Direct sunlight for extended periods. Sustained heat above normal room temperature. Ultrasonic and steam cleaners. Harsh chemicals, including chlorine and household cleaners. Sudden temperature changes (don't wear it in a hot tub and then plunge into a cold pool). These aren't paranoid precautions — they're basic chemistry applied to something you presumably paid good money for.

Why Chrysoprase Is Worth the Effort

It's easy to look at the care requirements and think chrysoprase is more trouble than it's worth. It fades, it hates heat, you can't chuck it in an ultrasonic cleaner. But compare it to other green gems. Emeralds are gorgeous but notoriously included and fragile, often requiring oil treatments just to survive cutting. Jade is beautiful but expensive and hard to evaluate without expertise. Peridot is cheap but that yellowish green isn't everyone's preference. Chrysoprase sits in a sweet spot: genuinely beautiful color, real durability, and prices that don't require a second mortgage.

The fading issue, honestly, just makes it more interesting. It's a stone that responds to its environment. Store it right, wear it thoughtfully, and that apple green stays vivid for decades. Treat it carelessly and it slowly lets go of the color that makes it special. There's something almost poetic about that — a gemstone that reminds you to pay attention, to handle beautiful things with care, to remember that even something formed deep in the earth over millions of years still needs a little consideration from the person holding it.

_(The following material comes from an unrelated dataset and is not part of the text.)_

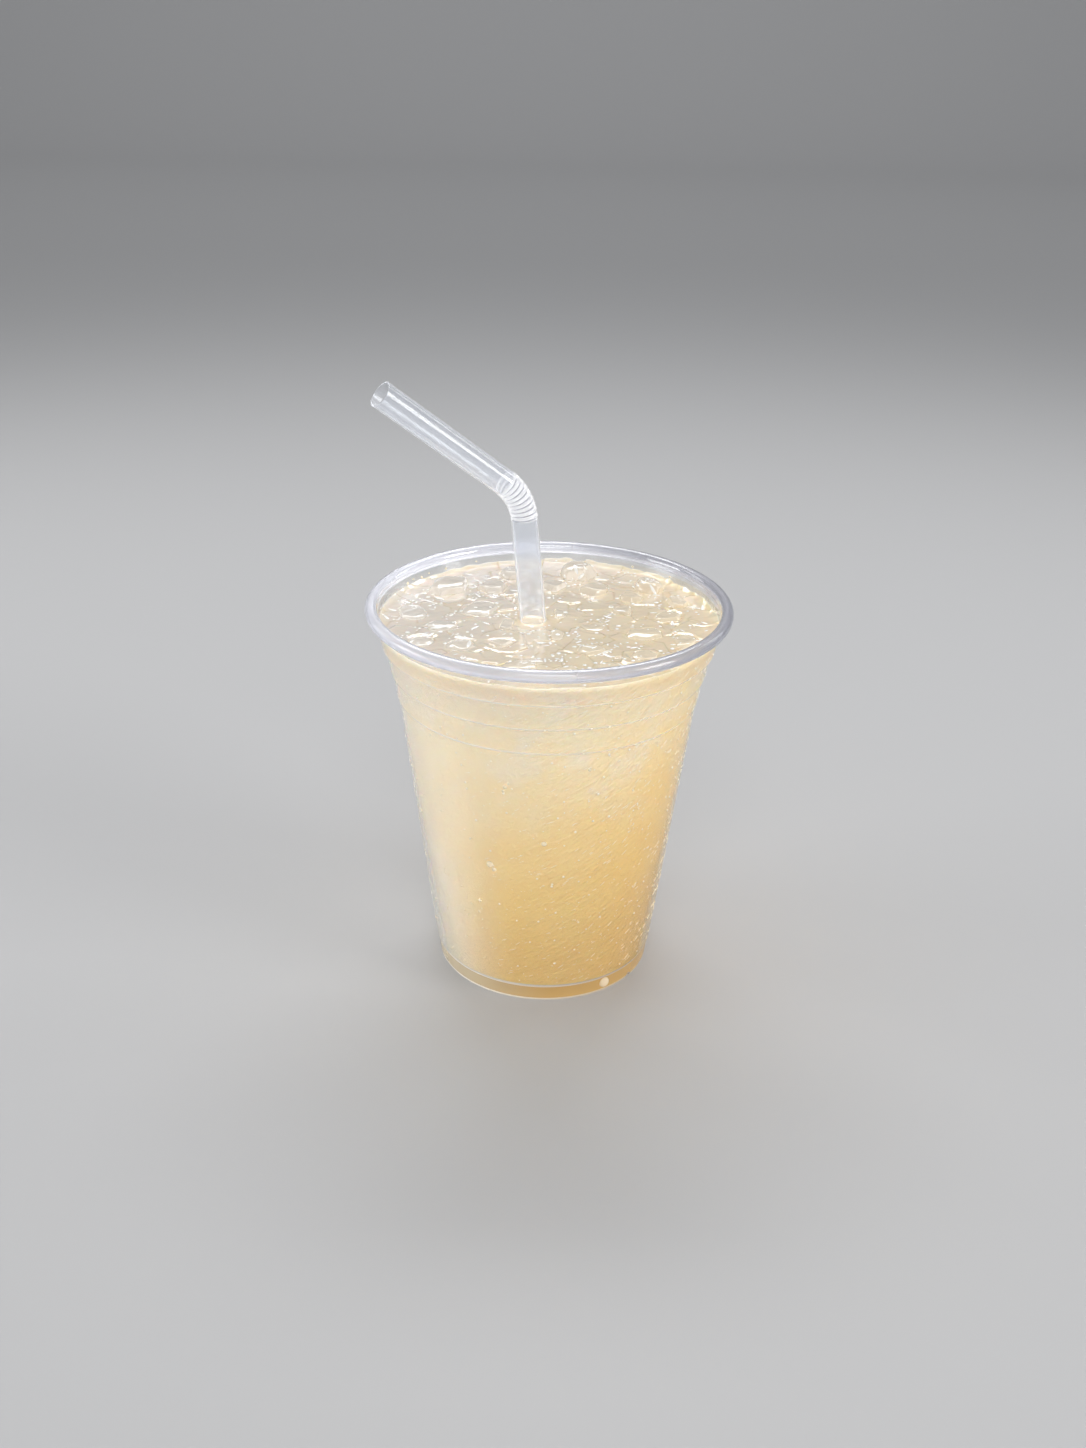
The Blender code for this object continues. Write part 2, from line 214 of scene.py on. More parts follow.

Marlborough Creek chrysoprase from Australia remains the gold standard. If you get the chance to compare Australian material side by side with stones from Poland or Brazil, the difference is usually obvious. The Australian stuff has a depth and saturation that's hard to match. But good chrysoprase from any source is a pleasure to own and wear. Just keep it out of the sun, keep it cool, and it'll keep looking like a tiny piece of spring that someone accidentally turned into stone.